Kekerasan sangatlah erat terhadap tindakan maupun sifat alamiah manusia, hewan pun mungkin saja bertindak sama ketika diancam sesamanya. Tetapi hal tersebut, hanyalah mungkin terjadi ketika adanya rasa berlebihan untuk menguasai atau dikuasai. Jika kita berani merehatkan fikiran kita dan mengevaluasi secara singkat, pilihan hidup sederhana bukanlah berlebihan.

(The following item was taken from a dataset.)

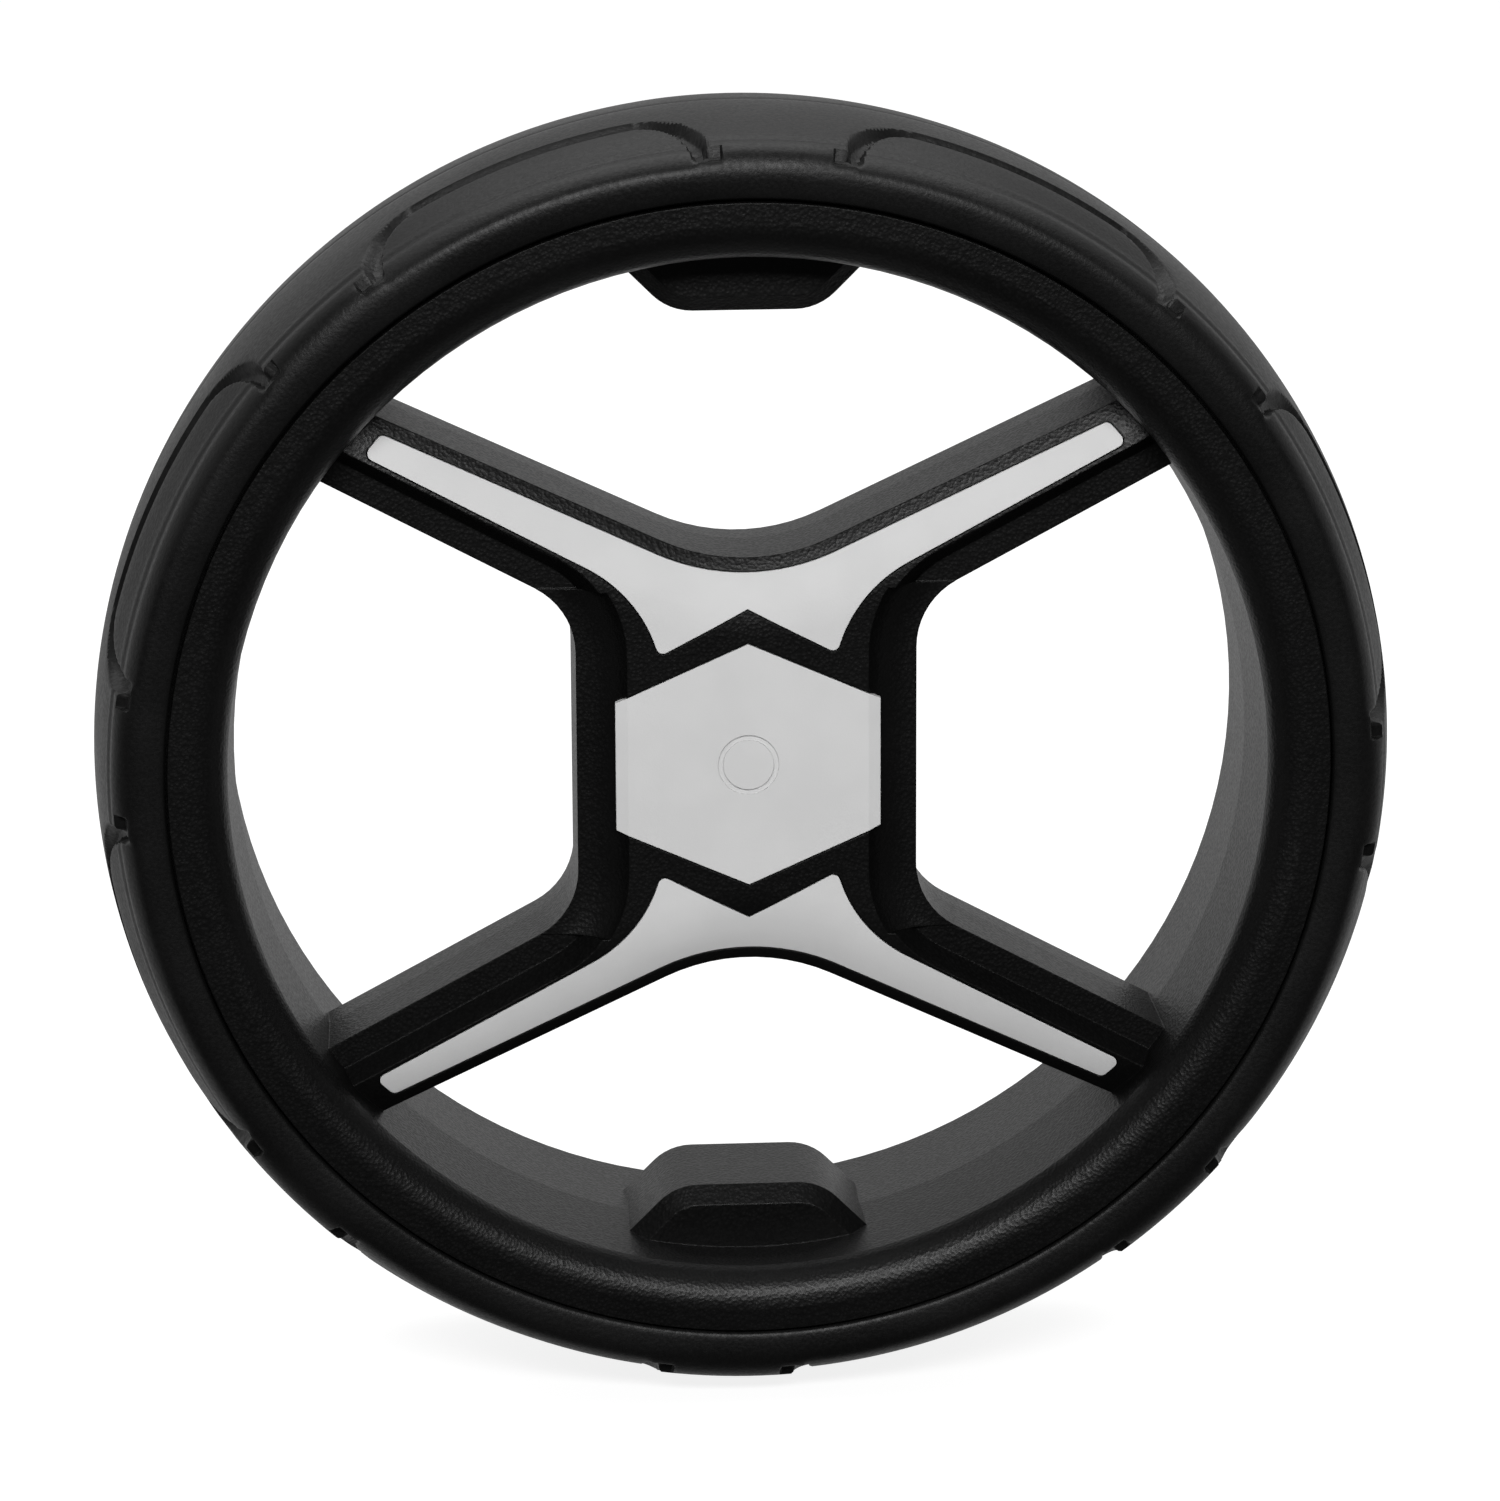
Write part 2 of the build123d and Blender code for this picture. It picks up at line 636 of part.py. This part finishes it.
finished += bearing("front", FRONT_BEARING)
finished += bearing("rear", REAR_BEARING)

# ================================================================ axle and its fittings
with BuildPart() as stub_axle:
    with BuildSketch(Plane.XZ.offset(-AXLE_END)):
        Circle(AXLE_RADIUS)
    extrude(amount=AXLE_END - THREAD_END)
    chamfer(stub_axle.edges().filter_by(GeomType.CIRCLE), length=AXLE_CHAMFER)
    with BuildSketch(Plane.XZ.offset(-AXLE_FLANGE - AXLE_FLANGE_WIDTH)):
        Circle(COLLAR_RADIUS)
    extrude(amount=AXLE_FLANGE_WIDTH)
    with BuildSketch(Plane.XZ.offset(-LATCH_AT - LATCH_WIDTH / 2)):
        Circle(AXLE_RADIUS + OVERCUT)
        Circle(LATCH_RADIUS, mode=Mode.SUBTRACT)
    extrude(amount=LATCH_WIDTH, mode=Mode.SUBTRACT)
stub_axle.part.label = "stub_axle"

washer_start = FRONT_BEARING - WASHER_THICKNESS
with BuildPart() as axle_nut:
    with BuildSketch(Plane.XZ.offset(-washer_start)):
        RegularPolygon(NUT_FLATS / 2, 6, major_radius=False)
        Circle(AXLE_RADIUS, mode=Mode.SUBTRACT)
    extrude(amount=NUT_HEIGHT)
axle_nut.part.label = "axle_nut"

with BuildPart() as circlip:
    with BuildSketch(Plane.XZ.offset(-FRONT_BEARING)):
        Circle(CIRCLIP_OUTER - CIRCLIP_PLAY)
        Circle(CIRCLIP_INNER, mode=Mode.SUBTRACT)
        with Locations((0, -CIRCLIP_OUTER)):
            Rectangle(*CIRCLIP_GAP, mode=Mode.SUBTRACT)
    extrude(amount=CIRCLIP_WIDTH)
circlip.part.label = "bearing_circlip"

finished += [stub_axle.part, axle_nut.part, circlip.part]
finished += [
    ring(AXLE_RADIUS, WASHER_RADIUS, washer_start, FRONT_BEARING, "nut_washer"),
    ring(AXLE_RADIUS, SPACER_RADIUS, FRONT_BEARING + BEARING_WIDTH, REAR_BEARING, "bearing_spacer"),
    ring(
        AXLE_RADIUS,
        COLLAR_RADIUS,
        REAR_BEARING + BEARING_WIDTH,
        REAR_BEARING + BEARING_WIDTH + COLLAR_WIDTH,
        "axle_collar",
    ),
    ring(
        COLLAR_RADIUS + SEAL_LIP_CLEARANCE,
        SEAL_OUTER,
        BOSS_REAR - SEAL_WIDTH,
        BOSS_REAR,
        "dust_seal",
    ),
]

os.makedirs("parts", exist_ok=True)
for piece in finished:
    export_step(piece, f"parts/{piece.label}.step")
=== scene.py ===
"""Looks of the airless cart wheel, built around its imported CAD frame.

Metres, in the CAD's own frame: origin at the wheel's centre, axle along Y, capped face
towards -Y, +Z up. The CAD pieces keep their places; this script gives them their
finishes, builds the tyre's soft surface and sets up the studio.
"""

import json
import math

import bpy
import numpy as np
from mathutils import Matrix, Vector


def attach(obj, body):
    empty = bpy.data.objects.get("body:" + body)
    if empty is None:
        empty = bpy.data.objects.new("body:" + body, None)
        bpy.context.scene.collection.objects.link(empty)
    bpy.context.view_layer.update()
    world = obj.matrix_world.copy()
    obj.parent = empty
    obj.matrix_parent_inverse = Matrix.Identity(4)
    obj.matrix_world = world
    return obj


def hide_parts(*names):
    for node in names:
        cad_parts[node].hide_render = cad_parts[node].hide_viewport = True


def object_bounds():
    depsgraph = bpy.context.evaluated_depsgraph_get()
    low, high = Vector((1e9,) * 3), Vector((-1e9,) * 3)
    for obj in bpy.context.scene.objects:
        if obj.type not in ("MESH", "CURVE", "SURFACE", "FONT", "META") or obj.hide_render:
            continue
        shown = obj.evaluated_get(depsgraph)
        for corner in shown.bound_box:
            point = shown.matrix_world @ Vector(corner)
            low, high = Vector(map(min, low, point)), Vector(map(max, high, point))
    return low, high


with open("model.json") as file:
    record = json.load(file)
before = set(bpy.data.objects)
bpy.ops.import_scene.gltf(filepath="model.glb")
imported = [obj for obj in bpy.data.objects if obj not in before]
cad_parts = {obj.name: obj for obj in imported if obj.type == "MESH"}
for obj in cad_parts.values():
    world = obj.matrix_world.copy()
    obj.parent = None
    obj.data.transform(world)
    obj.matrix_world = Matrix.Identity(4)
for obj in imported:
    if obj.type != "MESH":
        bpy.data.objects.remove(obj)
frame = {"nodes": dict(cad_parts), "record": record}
cad_low, cad_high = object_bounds()

MM = 0.001

# ---------------------------------------------------------------- finishes: shared values
# Noise rarely leaves this range, so finishes are mapped from it.
NOISE_LOW = 0.3
NOISE_HIGH = 0.7
STAIN_LOW = 0.35
STAIN_HIGH = 0.65
NOISE_ROUGHNESS = 0.55

SHARP_ANGLE = math.radians(28)
PLASTIC_EDGE_BREAK = 0.4
TRIM_EDGE_BREAK = 0.25
EDGE_SAMPLES = 4

# Sockets of the Mix node, which has several of each name.
MIX_SHARE = 0
MIX_FIRST_NUMBER = 2
MIX_SECOND_NUMBER = 3
MIX_NUMBER = 0
MIX_FIRST_COLOUR = 6
MIX_SECOND_COLOUR = 7
MIX_COLOUR = 2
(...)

Kita dapat hidup rukun, bahagia serta berkecukupan bilamana mau hidup sederhana. Kematian adalah lonceng akhir dari kehidupan, tentu kita ingin dikenang dengan baik, tidak heran manusia sangat erat dengan harta, tahta serta kuasa. Tetapi berani hidup yang sederhana namun menuai manfaat, itu kehidupan yang mahal dan jarang dilirik manusia modern, di tengah – tengah himpitan kultur kebudayaan serba konsumtif.